Document Database Terminologies
| Document | A JSON-like data structure that represents a single record (similar to a row in SQL) |
| Collection | A grouping of documents (similar to a table in SQL). |
| Sub-Collection | A nested collection within a document, used for one-to-many relationships. Only some document database providers have the sub-collection feature. |
| Primary Key | A unique identifier for a document. |
| Index | A data structure that speeds up queries by avoiding full collection scans. |
| Single-Field Index | Index on a single field, e.g., createdDate for sorting recent documents. |
| Composite Index (Compound Index) | Index on multiple fields for efficient filtering and sorting. |
| Array Indexing | Special indexing to allow searching inside array fields. |
Database Schema
Firstly, we will create a collection for storing blog documents. The structure of a blog document will be like:
{
"blogId": "unique-blog-id",
"title": "Designing a blog application using document database",
"content": "Blog Content...",
"author": "Jack Sparrow",
"createdDate": "2025-02-09T12:00:00Z",
"tags": ["programming", "database"],
}The createdDate is of type timestamp. The tags are of type array field. And rest are string.
Indexes
To efficiently query our data based on our requirements, we will create indexes on:
createdDate: This will allow us to fetch recent N blogs.tags: This will help us fetch blogs containing a given tag.
Comments
Each blog will have a list of comments. Since comments will be complex data types, it’s best to have them in their own collection, referencing its blog.

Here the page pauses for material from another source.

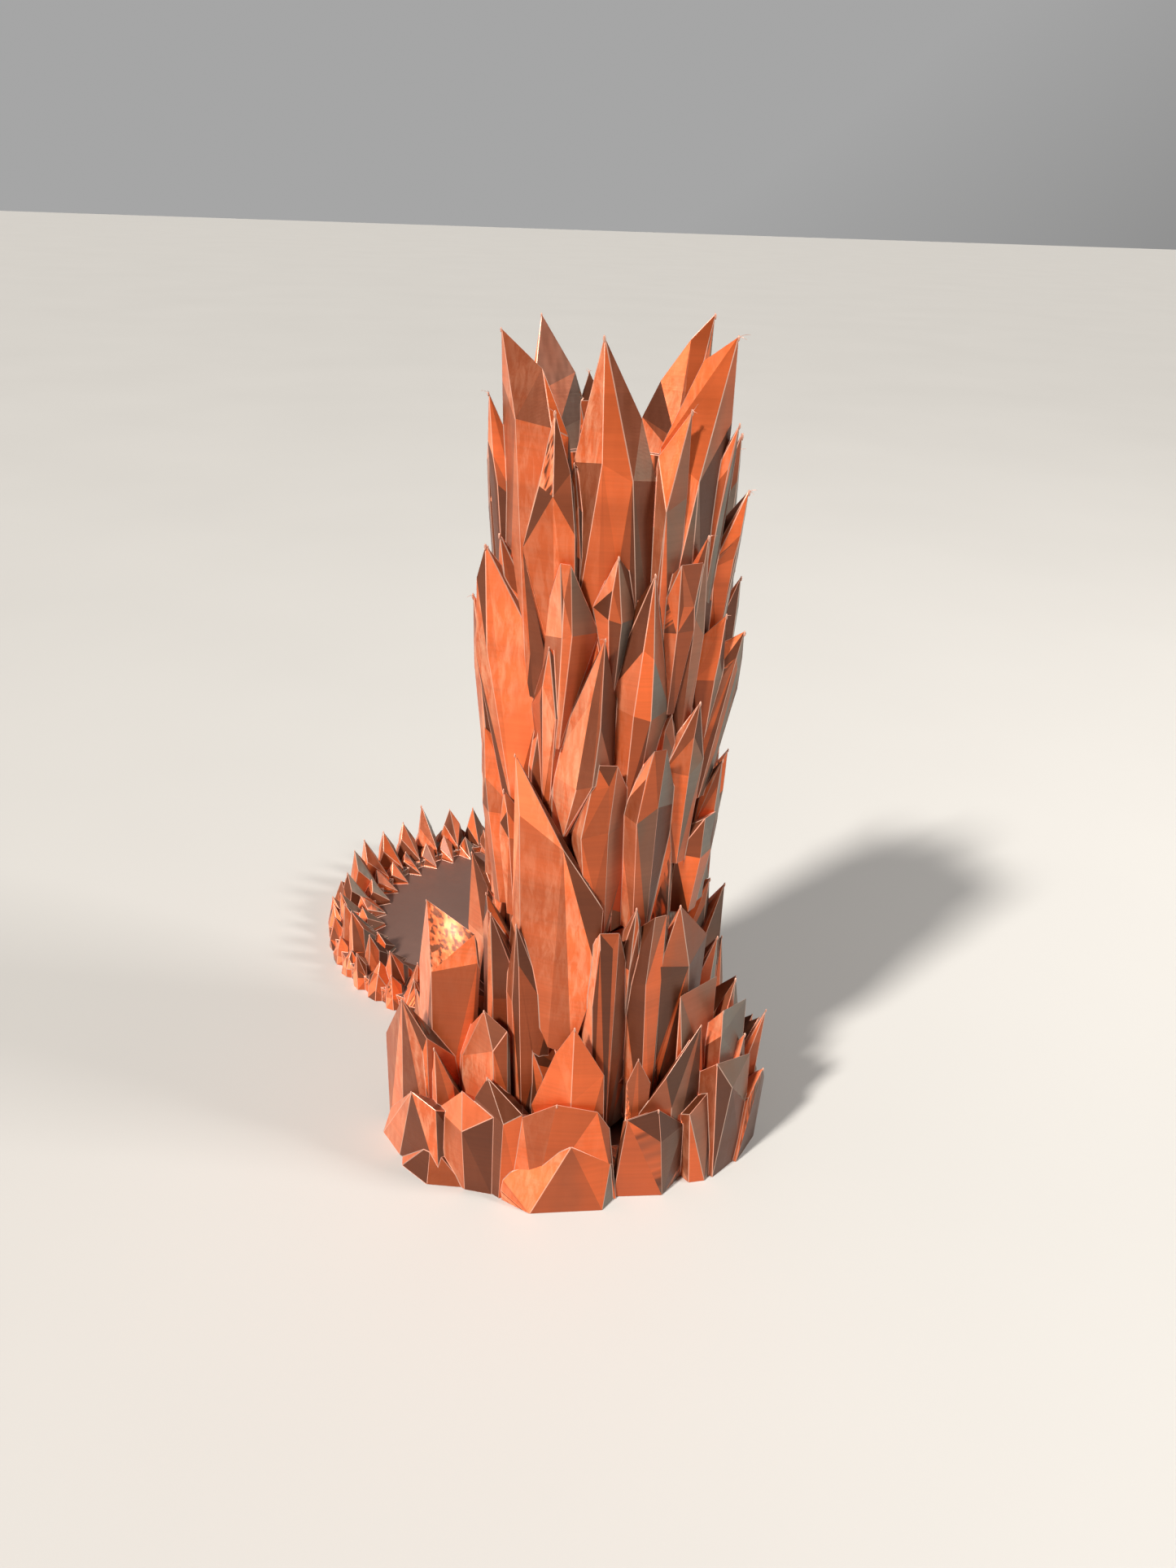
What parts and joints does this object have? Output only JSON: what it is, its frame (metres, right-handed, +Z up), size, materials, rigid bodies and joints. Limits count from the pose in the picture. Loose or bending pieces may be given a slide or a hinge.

Now, some database providers, like Firestore, allow the creation of sub-collections. That means you can have a comment collection under a blog document. You will reference the comments collection with something like db.<blogId>.comments.
Whereas in others, you will create a separate comments collection altogether, which will have attributes like:
{
"commentId": "unique-id", // primary key
"blogId": "blog-id",
"createdDate": "2025-02-09T12:00:00Z"
}You will create a composite-key index on blogId and createdDate, such that you can get all recent comments given a blogId.
Queries
Here are examples of how we can perform different types of queries. The exact syntax will vary depending on the SDK provided by your chosen database provider. The queries below are written in a syntax similar to Firebase Firestore’s TypeScript SDK.
1. Fetch the Recent N Blogs
db.collection("blogs")
.orderBy("createdDate", "desc")
.limit(N);2. Fetch the Next N Blogs
db.collection("blogs")
.orderBy("createdDate", "desc")
.startAfter(lastFetchedCreatedDate) // Cursor for next page
.limit(N);MongoDB has a different syntax involving using a greaterThan ($gt) operator.
3. Fetch a Blog Given Its ID
db.collection("blogs")
.doc(blog-id)4. Fetch the First N Comments for a Given Blog
Using sub-collection:
db.collection("blogs")
.doc(blog-id)
.collection("comments")
.orderBy("createdDate", "asc")
.startAfter(lastFetchedCreatedDate)
.limit(N);Using a separate collection for comments:
db.comments.find({ blogId: blog-id })
.sort({ createdDate: 1 }) // Oldest first
.limit(10);5. Given a Tag, Fetch All Blogs That Have That Tag
db.collection("blogs")
.where("tags", "array-contains", tag)
.orderBy("createdDate", "desc");6. Get a List of All Unique Tags Used Across All Posts
The best approach to do this efficiently is to have a separate collection for tags. While creating a new blog post, you will check if the tag already exists in the tags collection. If it doesn’t, simply add it.
for (tag in tags) {
tagDocument = db.collection("tags").doc(tag).get()
if (tagDocument does not exist) {
// create tag entry
}
}Lastly, fetch all tags from the tags collection.
db.collection("tags")
.get()Conclusion
And that concludes our article. You are all set to build the most resilient and feature-rich blogging or content management application. By leveraging document databases, you ensure flexibility, scalability, and efficient querying, making it easier to handle evolving content structures.